### [RAW DATA]
--*--

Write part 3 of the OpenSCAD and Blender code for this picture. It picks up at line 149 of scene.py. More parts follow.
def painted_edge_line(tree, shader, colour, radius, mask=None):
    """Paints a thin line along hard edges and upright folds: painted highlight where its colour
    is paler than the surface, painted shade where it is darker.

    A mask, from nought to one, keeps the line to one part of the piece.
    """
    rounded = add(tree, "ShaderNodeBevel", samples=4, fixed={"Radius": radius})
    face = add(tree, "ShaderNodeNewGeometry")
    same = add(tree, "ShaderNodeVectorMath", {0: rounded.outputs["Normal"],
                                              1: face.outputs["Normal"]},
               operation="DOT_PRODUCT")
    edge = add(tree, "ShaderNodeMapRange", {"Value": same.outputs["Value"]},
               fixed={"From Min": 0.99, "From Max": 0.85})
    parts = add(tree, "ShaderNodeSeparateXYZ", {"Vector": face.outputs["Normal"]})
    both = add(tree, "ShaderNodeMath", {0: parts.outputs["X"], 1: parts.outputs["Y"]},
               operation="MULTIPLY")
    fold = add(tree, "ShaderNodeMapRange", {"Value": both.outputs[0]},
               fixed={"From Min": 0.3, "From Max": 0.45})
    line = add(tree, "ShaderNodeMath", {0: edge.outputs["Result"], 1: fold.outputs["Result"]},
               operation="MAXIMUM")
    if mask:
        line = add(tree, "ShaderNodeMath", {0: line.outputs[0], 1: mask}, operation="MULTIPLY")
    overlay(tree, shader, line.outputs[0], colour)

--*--

All of the data above should be transcribed exactly.

Write part 3 of the OpenSCAD and Blender code for this picture. It picks up at line 149 of scene.py. More parts follow.
def painted_edge_line(tree, shader, colour, radius, mask=None):
    """Paints a thin line along hard edges and upright folds: painted highlight where its colour
    is paler than the surface, painted shade where it is darker.

    A mask, from nought to one, keeps the line to one part of the piece.
    """
    rounded = add(tree, "ShaderNodeBevel", samples=4, fixed={"Radius": radius})
    face = add(tree, "ShaderNodeNewGeometry")
    same = add(tree, "ShaderNodeVectorMath", {0: rounded.outputs["Normal"],
                                              1: face.outputs["Normal"]},
               operation="DOT_PRODUCT")
    edge = add(tree, "ShaderNodeMapRange", {"Value": same.outputs["Value"]},
               fixed={"From Min": 0.99, "From Max": 0.85})
    parts = add(tree, "ShaderNodeSeparateXYZ", {"Vector": face.outputs["Normal"]})
    both = add(tree, "ShaderNodeMath", {0: parts.outputs["X"], 1: parts.outputs["Y"]},
               operation="MULTIPLY")
    fold = add(tree, "ShaderNodeMapRange", {"Value": both.outputs[0]},
               fixed={"From Min": 0.3, "From Max": 0.45})
    line = add(tree, "ShaderNodeMath", {0: edge.outputs["Result"], 1: fold.outputs["Result"]},
               operation="MAXIMUM")
    if mask:
        line = add(tree, "ShaderNodeMath", {0: line.outputs[0], 1: mask}, operation="MULTIPLY")
    overlay(tree, shader, line.outputs[0], colour)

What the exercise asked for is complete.